Wow, I was pretty way out on those but for less than a 2 minute selection it's really not surprising. Totally agree that Rattle out-Karajans HvK on that excerpt. I've got that recording so I'll have to listen again but I did feel the same about some of Rattle's BPO recordings, that he couldn't always escape the ghost of Karajan. Schuricht really surprised me as it doesn't sound that old a recording for the early 60s.. Not heard that one so will check it out. I have the Blomstedt and it's a cracker so not surprised I was impressed (I also have the Karajan and Rattle). I have heard the Harnoncourt before but don't own it but will still check it out. Will see if the Schuricht is on Spotify later and give it a listen. I love that quirky, noisy brass.

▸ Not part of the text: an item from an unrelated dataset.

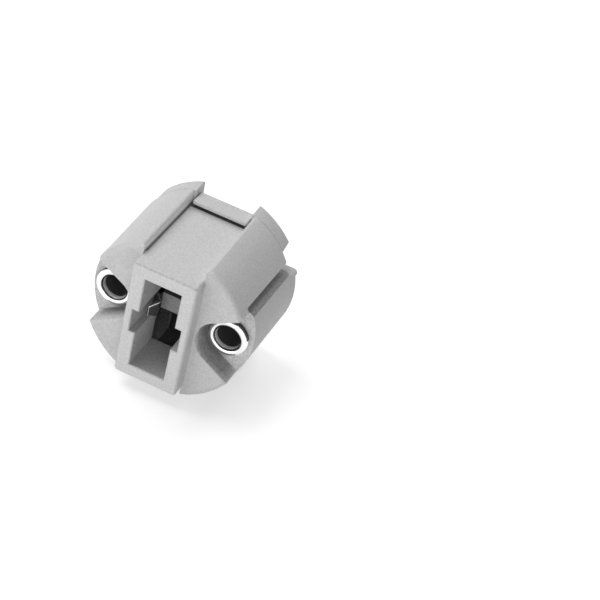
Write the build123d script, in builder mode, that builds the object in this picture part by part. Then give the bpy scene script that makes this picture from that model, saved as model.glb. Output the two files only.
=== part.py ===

Thanks for this, Knorfy. Enjoyed it and it took only 10 minutes out of my day to do (well 30 minutes in all as I listened 3 times).


----------



## Azol (Jan 25, 2015)

Just confirmed that Harnoncourt is not my cup of tea - in Bruckner anyway.
Schuricht - too much conductor idiomacy not in score - major factor that sets me off E.
In fact, Rattle is very satisfying in B9, I own that completed edition and I think the Finale version he chooses for it is the best one out there.
Thanks for setting this up, enjoyed it!


----------



## Knorf (Jan 16, 2020)

Merl said:


> Schuricht really surprised me as it doesn't sound that old a recording for the early 60s.. Not heard that one so will check it out.


I bought it when it was briefly available on SACD in a two-disc set with No. 8. That No. 8 is also fantastic! But yes, the sound impressed the heck out of me, too. It's an excellent recording, and they did a tremendous job with the remaster. I listen to these quite often.

(It's a hybrid SACD, so what you heard of course was ripped from the CD layer. )


----------



## Merl (Jul 28, 2016)

I'm gonna see if I can listen to that later.


----------



## Joachim Raff (Jan 31, 2020)

Wow! Talkclassical raises the stakes in controversy. I love it !

Only one way the solve this. FIGHT!!!!


----------